One of the researchers who led the study, Professor Bruce D. Meyer of the University of Chicago's Harris School of Public Policy, told Newsweek Monday that if not for additional government aid, "poverty would rise substantially" across the country. The study, which pulled data from late December surveys, found that the CARES Act stimulus relief checks passed last March helped to forestall the poverty rate from spiking even higher.
Black Americans surveyed in December were more than twice as likely to be considered poor as white Americans. That data is actually an improvement from the 2020 summer months, when Black Americans were three times more likely to be living in poverty. Black Americans have consistently been about three times as likely to be living in poverty compared to white Americans for almost all of the past six decades. That gap had been dramatically reduced during the country's longest-ever economic expansion between 2009 and 2019, but COVID-19 essentially wiped out those gains in 2020.
The estimated 11.8 percent of the country living in poverty is an improvement from the 15 percent who did 10 years before.
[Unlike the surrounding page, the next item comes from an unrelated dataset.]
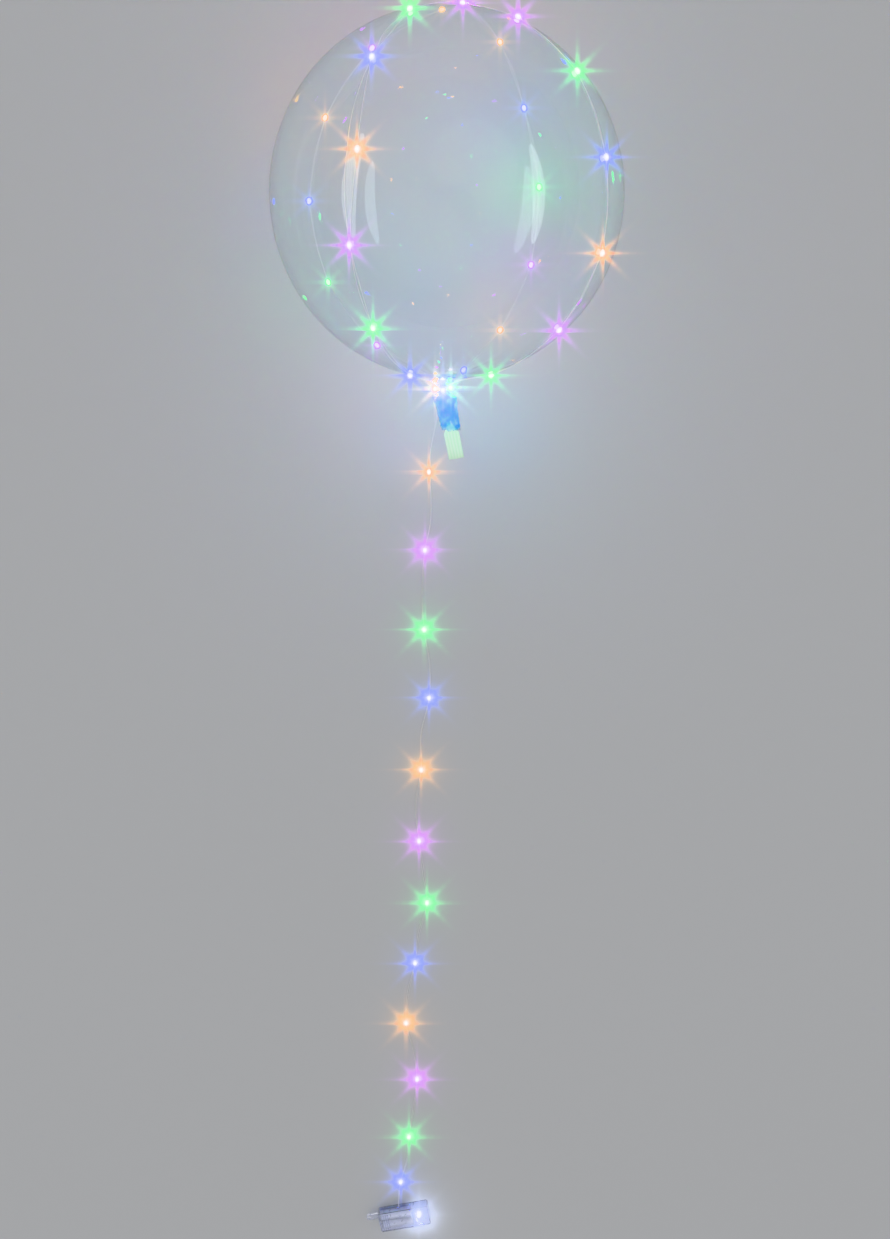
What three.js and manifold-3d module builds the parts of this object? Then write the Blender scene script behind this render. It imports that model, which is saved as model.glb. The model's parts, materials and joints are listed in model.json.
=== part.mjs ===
// Clear bubble balloon lying on its side, wound with a string of coloured lights that runs
// from its tied neck along the floor to a clear battery box.
// Millimetres, +Z up. The origin is the middle of the small flat spot that the balloon rests on.
// The neck points towards -Y and a little down, and the string follows -Y along the floor.

import * as THREE from 'three';
import { mergeVertices } from 'three/addons/utils/BufferGeometryUtils.js';
import Module from 'manifold-3d';

const manifoldLib = await Module();
manifoldLib.setup();

// ---- driving dimensions ----

const gap = 0.3;                    // room left between pieces that touch

// balloon, about its own axis: the top is at +Y of its own frame, the neck at -Y
const balloonRadius = 200;
const restRadius = 37;              // flat spot under the balloon
const neckDip = 15;                 // degrees that the neck points below level
const neckYaw = -1.4;               // degrees that the neck is turned sideways
const tieReach = 221;               // middle of the tie, from the balloon's centre
const tieRadius = 4.4;
const tieLength = 6;
const flareLength = 22;             // how fast the film gathers towards the tie
const aroundBalloon = 40;

// crumpled tail of film below the tie
const tailLength = 55;
const tailWidth = 27;
const tailFlatness = 0.55;          // thickness over width
const tailLean = 0.21;              // sideways run for each millimetre of length
const tailDroop = 0.0013;           // sag for each square millimetre of length

// flat strip held in the tail's mouth
const stripWidth = 19;
const stripThickness = 1;
const stripStart = 45;              // its peak, from the tie
const stripShoulder = 15;           // length of the peak
const stripEnd = 96;
const stripHeld = 52;               // where it lies along the tail's middle line

// string of lights
const wireRadius = 0.5;
const beadRadius = 2;
const beadHole = 1.2;
const beadLength = 6;
const beadLift = beadRadius + 0.5;  // centre of a light above the film
const wireLift = 1.1;               // centre of the wire above the film between lights
const turnsOuter = 6.9;             // turns of wire round the tie
const turnsWidth = 4.4;
const turnCount = 3;

// battery box
const caseLength = 78;
const caseWidth = 32;
const caseHeight = 18;
const caseCorner = 3;
const caseWall = 1.5;
const lidThickness = 1.8;
const casePlace = [-65, -1489, 0];
const caseTurn = 11;                // degrees
const cellRadius = 7;
const cellLength = 49;
const cellMiddle = -11.4;           // middle of the cells along the box
const divider = 15.8;               // wall between the cells and the lamp, along the box
const wireEntry = -6;               // eyelet for the wire, along the box
const wireEntryHeight = 9;

// ---- routes ----

// Lights on the film, as [angle from the top, angle round the axis from the front, colour].
// Both rounds start at the neck, cross the top and come back to the neck. A place with a
// lift in place of a colour is bare wire: there the second round passes over the first.
const frontRound = [
  [152, -23, 'blue'], [122, -26, 'green'], [94.7, -29, 'magenta'], [68.4, -28.5, 'amber'],
  [40.5, -36.5, 'blue'], [15.6, -52, 'green'], [10, 160, 'magenta'], [39.2, 153.4, 'amber'],
  [66.2, 150.4, 'blue'], [93.1, 145.2, 'green'], [120, 141.6, 'magenta'],
  [147.5, 139.3, 'amber'], [170.5, 130, 'blue'],
];
const sideRound = [
  [156, 43.3, 'green'], [125.8, 51.2, 'magenta'], [99.2, 57.2, 'amber'], [71.7, 59.3, 'blue'],
  [45.5, 66.9, 'green'], [20.8, 79.6, 'magenta'], [12.5, 155, 4.3], [18.9, -171, 'amber'],
  [43.2, -139.3, 'magenta'], [70, -129.1, 'amber'], [97.1, -123.1, 'blue'],
  [125, -119.4, 'green'], [153.5, -115.1, 'magenta'],
];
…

Study co-author Meyer told Newsweek Monday that those who are poor can generally be described as "those who are suffering the most material deprivation." The U.S. Census Bureau classifies a family or individuals as being in poverty if their income is less than their varying financial "thresholds," or a general reflection of one's basic needs to live. Income before taxes is weighed against one's readily available money, but excludes capital gains, tax credits and non-cash benefits such as public housing, Medicaid and food stamps.
The researchers estimate that the annual Census tally from September will reflect a higher poverty rate than the last recorded pre-pandemic data, which showed a 10.5 percent poverty rate back in 2019.
"The official measure, is pre-tax money income less than about 26K for a family of four. Where pre-tax money income is not subtracting taxes and not including either in-kind transfers like SNAP [Supplemental Nutrition Assistance Program] or tax credits like the EITC [earned income tax credit]," Meyer wrote via email.